As the scope of oceans and freshwater work expands, the field has increasingly welcomed corporate funders. “There is definitely a growing interest in the blue economy and the economic opportunities that oceans present,” Katz said, citing renewed attention from corporations and investment capital. Katz’s colleague Abell pointed out that on the freshwater side, some corporate giving by consumer-facing companies is spurred in part by potential “reputational water risk.” Both large and small companies want to invest in sustainability, Souers Kober said.

Governments have felt the pressure too, generating “a significant increase in multilateral and bilateral aid for oceans,” Katz said. But even where government funding is scarce, political will is an asset. Smith highlighted how Sea Shepherd often partners with governments with stretched economic resources. Meanwhile, collaboratives like Blue Nature Alliance match political will with philanthropic backing. Fundraisers emphasize that this is especially important to facilitate work in politically repressive contexts. For oceans and freshwater organizations, government support, both financial and political, is crucially important—and still short of levels needed to ensure global ocean and freshwater health.

But nothing encapsulates the field’s desire to break down silos more than emerging approaches that look beyond ocean/freshwater dichotomies. “What we would love to see,” Abell said, “is more of the ‘source-to-sea’ or ‘ridge-to-reef’ approach that goes from the mountains down to the ocean and recognizes those natural connections.” These connections, which are of increasing interest to multilateral funders like the Global Environment Facility, could transform the field. “Maybe it will increase the competitive tension between ocean and freshwater conservationists,” Katz said, “but maybe it will encourage us to work more together around those integrated systems.”

Sustainable organizations, sustainable water

Fundraisers in oceans and freshwater are heartened to see steady growth in giving. But they also emphasize that to maintain successes, more funding needs to go toward monitoring and maintenance, including regular operations like plastics removal and habitat protection. After celebrating new protected areas, Katz said, “the next phase is the hard work of actually building management—equitable, effective, durable management systems that are going to last. And that work has far fewer funders.” On the freshwater side, Souers Kober agreed. “What we’d like to see funders do more of is commit for the long term,” she said. “These big projects, sometimes they take decades.”

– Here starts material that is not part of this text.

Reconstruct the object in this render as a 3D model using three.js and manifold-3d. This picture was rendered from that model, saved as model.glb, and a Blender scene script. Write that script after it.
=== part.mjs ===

Some funders have responded to this call, prioritizing long-term impact and even shifting to increased unrestricted funding. Fundraisers say they would like more of that. “We’re one of those groups that sticks with it for the long term, but we just need to be persistent and have that ongoing support,” Souers Kober said.

Long-term funding doesn’t just ensure sustainability for oceans and freshwater projects; it also offers growth opportunities for the field. Smith, for example, touts Sea Shepherd’s expanding partnerships with governments on monitoring protected areas, and Houseman emphasizes that digital tools and traceability can strengthen ocean monitoring and maintenance.

Support for oceans and freshwater has been steadily growing as funders emphasize climate change, the social dimensions of water ecosystems and collaboration. But what fundraisers most resoundingly agree upon is that funding is far short of where it should be, especially given water systems’ centrality to life on our planet. “Oceans cover 70% of the earth’s surface,” Katz said. “They provide 50% or more of every breath of oxygen… But the proportion of even environmental funding that is going toward oceans is less than 10%.”

Other fundraisers echo Katz’s lament, highlighting the urgency of increased funding in the face of global challenges like climate change. “Water is life,” Souers Kober said, echoing 2016’s Standing Rock protests. “It’s a fundamental need for our environment and for justice and for our future. And so we need to elevate [it].” Any failure to do so, oceans and freshwater fundraisers warn, is at our own risk—and that of all life on our blue planet.